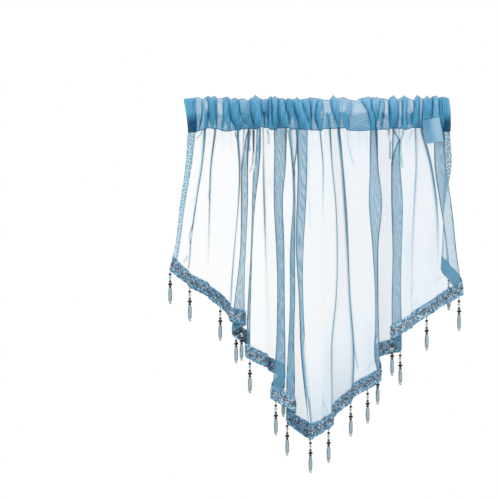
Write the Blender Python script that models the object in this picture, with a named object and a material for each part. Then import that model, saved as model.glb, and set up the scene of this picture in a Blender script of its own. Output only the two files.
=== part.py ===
"""A sheer window valance: a gathered rod pocket, a panel with a V-pointed lower edge, a braid and bead drops.

The origin is the middle of the top edge. +X is to the right, the front faces -Y and +Z is up.
Tables hold millimetres. "Down" is measured from the top edge, "along" across the cloth laid flat from
its left side edge, and "proud" towards the viewer from the middle plane.
"""

import math
from collections import namedtuple

import bpy
import numpy as np

MM = 0.001

# Cloth and braid
CLOTH_THICK = 1.0
BRAID_THICK = 1.4
BRAID_TALL = 22.4
BRAID_CROWN = 0.5
BRAID_GAP = 0.6
SEAM_GAP = 0.5
HEM_BELOW_BRAID_LINE = 8.0

# Lower edge: the braid's middle line falls from the left corner to the point and rises to the right
CORNER_DOWN = 265.0
EDGE_SLOPE = 0.6
POINT_ALONG = 453.0
Lift = namedtuple("Lift", "along up")
EDGE_LIFTS = (
    Lift(0, 0),
    Lift(35, -5),
    Lift(75, 0),
    Lift(98, -1),
    Lift(123, -6),
    Lift(152, 3),
    Lift(208, 0),
    Lift(224, -4),
    Lift(264, -1),
    Lift(293, 0),
    Lift(336, -3),
    Lift(379, -1),
    Lift(403, -3),
    Lift(423, -9),
    Lift(435, -11),
    Lift(453, -2),
    Lift(480, -5),
    Lift(503, -6),
    Lift(512, 0),
    Lift(529, 6),
    Lift(562, 6),
    Lift(592, -1),
    Lift(621, -5),
    Lift(664, 5),
    Lift(688, 0),
    Lift(834, 4),
    Lift(912, 2),
)

# Rod pocket
POCKET_TALL = 53.0
POCKET_HALF_DEPTH = 13.0
POCKET_WALL = 1.2
POCKET_HALF_WIDTH = 213.0
POCKET_END_FALL = 2.2
SEAM_WANDER = 0.65
SEAM_WAVE = 31.0
SEAM_RIPPLE = 17.0
PLEAT_DEPTH = 6.0
PLEAT_ROUNDNESS = 2.2
FULL_PLEAT = 10.0

# Label
LABEL_THICK = 1.0
LABEL_PROUD = 15.5
LABEL_CURL = 0.8
LABEL_STRIPS = 3
LABEL_CORNERS = ((163.0, 36.0), (195.0, 33.0), (197.0, 74.0), (168.0, 76.0))

# How square the folds are: 1 is a right angle, 0 a straight slope
FOLD_SQUARE_ACROSS = 0.75
FOLD_SQUARE_PROUD = 0.7

SKIRT_ROWS = 12
WIDE_FOLD = 30.0
WIDE_FOLD_STEPS = 6
NARROW_FOLD_STEPS = 4
SHARES = np.linspace(0, 1, 33)
SMALL_SHARE = 0.02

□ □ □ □

● Exercise description
Write out exactly, please, the lines beginning at the start of the material and ending with the line that holds "HEM_BELOW_BRAID_LINE = 8.0", both included.

● Output of the exercise
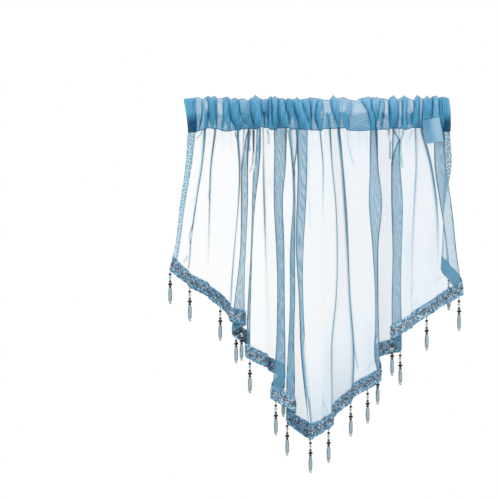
Write the Blender Python script that models the object in this picture, with a named object and a material for each part. Then import that model, saved as model.glb, and set up the scene of this picture in a Blender script of its own. Output only the two files.
=== part.py ===
"""A sheer window valance: a gathered rod pocket, a panel with a V-pointed lower edge, a braid and bead drops.

The origin is the middle of the top edge. +X is to the right, the front faces -Y and +Z is up.
Tables hold millimetres. "Down" is measured from the top edge, "along" across the cloth laid flat from
its left side edge, and "proud" towards the viewer from the middle plane.
"""

import math
from collections import namedtuple

import bpy
import numpy as np

MM = 0.001

# Cloth and braid
CLOTH_THICK = 1.0
BRAID_THICK = 1.4
BRAID_TALL = 22.4
BRAID_CROWN = 0.5
BRAID_GAP = 0.6
SEAM_GAP = 0.5
HEM_BELOW_BRAID_LINE = 8.0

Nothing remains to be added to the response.